AIM OF THE TASK
Everything from the first line to the line containing "return v1 +" is to be repeated exactly; nothing past it.

COLLECTED MATERIAL
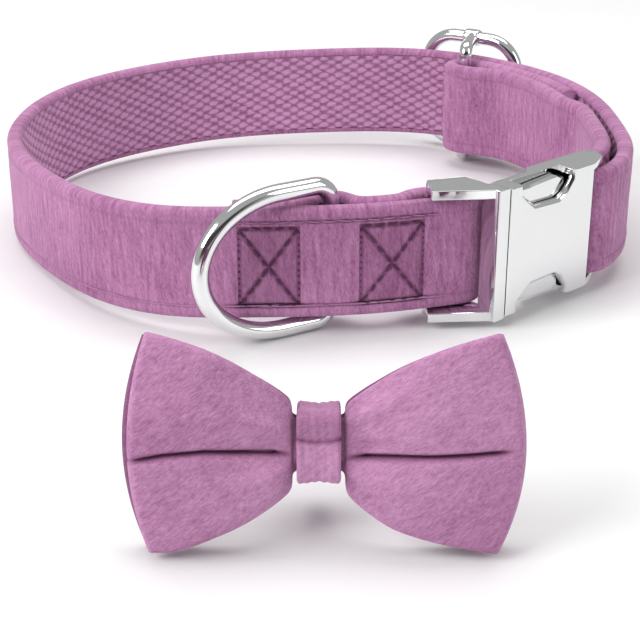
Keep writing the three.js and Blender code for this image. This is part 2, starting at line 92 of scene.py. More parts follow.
def cyclic(turn, column):
    angle = turn % 360
    count = len(loopShape)
    row = count - 1
    while row > 0 and loopShape[row][0] > angle:
        row -= 1

    def at(k):
        lap = floor((row + k) / count)
        entry = loopShape[(row + k) % count]
        return entry[0] + 360 * lap, entry[column]

    (t0, v0), (t1, v1), (t2, v2), (t3, v3) = at(-1), at(0), at(1), at(2)
    span = t2 - t1
    share = (angle - t1) / span
    slopeIn = (v2 - v0) / (t2 - t0) * span
    slopeOut = (v3 - v1) / (t3 - t1) * span
    bend = v2 - v1
    cubic = slopeIn + slopeOut - 2 * bend
    square = 3 * bend - 2 * slopeIn - slopeOut
    return v1 + share * (slopeIn + share * (square + share * cubic))


def loopPoint(turn, inset=0.0):
    def spot(angle):
        reach = strap["radius"] * cyclic(angle, 1)
        a = radians(angle)
        stand = strap["stand"] * cyclic(angle, 2)
        return Vector((reach * cos(a), reach * sin(a), stand + strap["height"] / 2))

    heading = spot(turn + 1) - spot(turn - 1)
    heading.z = 0
    heading.normalize()
    inward = Vector((0, 0, 1)).cross(heading)
    place = spot(turn) + inward * inset
    place.x += strap["centre"][0]
    place.y += strap["centre"][1]
    return place, heading, inward


def toDegrees(length):
    return degrees(length / strap["radius"])


def smoothstep(value, low, high):
    share = min(1.0, max(0.0, (value - low) / (high - low)))
    return share * share * (3 - 2 * share)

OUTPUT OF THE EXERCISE
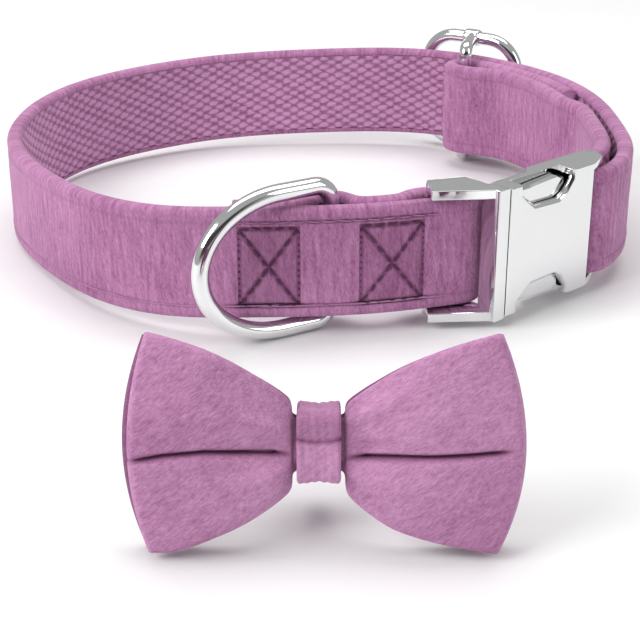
Keep writing the three.js and Blender code for this image. This is part 2, starting at line 92 of scene.py. More parts follow.
def cyclic(turn, column):
    angle = turn % 360
    count = len(loopShape)
    row = count - 1
    while row > 0 and loopShape[row][0] > angle:
        row -= 1

    def at(k):
        lap = floor((row + k) / count)
        entry = loopShape[(row + k) % count]
        return entry[0] + 360 * lap, entry[column]

    (t0, v0), (t1, v1), (t2, v2), (t3, v3) = at(-1), at(0), at(1), at(2)
    span = t2 - t1
    share = (angle - t1) / span
    slopeIn = (v2 - v0) / (t2 - t0) * span
    slopeOut = (v3 - v1) / (t3 - t1) * span
    bend = v2 - v1
    cubic = slopeIn + slopeOut - 2 * bend
    square = 3 * bend - 2 * slopeIn - slopeOut
    return v1 + share * (slopeIn + share * (square + share * cubic))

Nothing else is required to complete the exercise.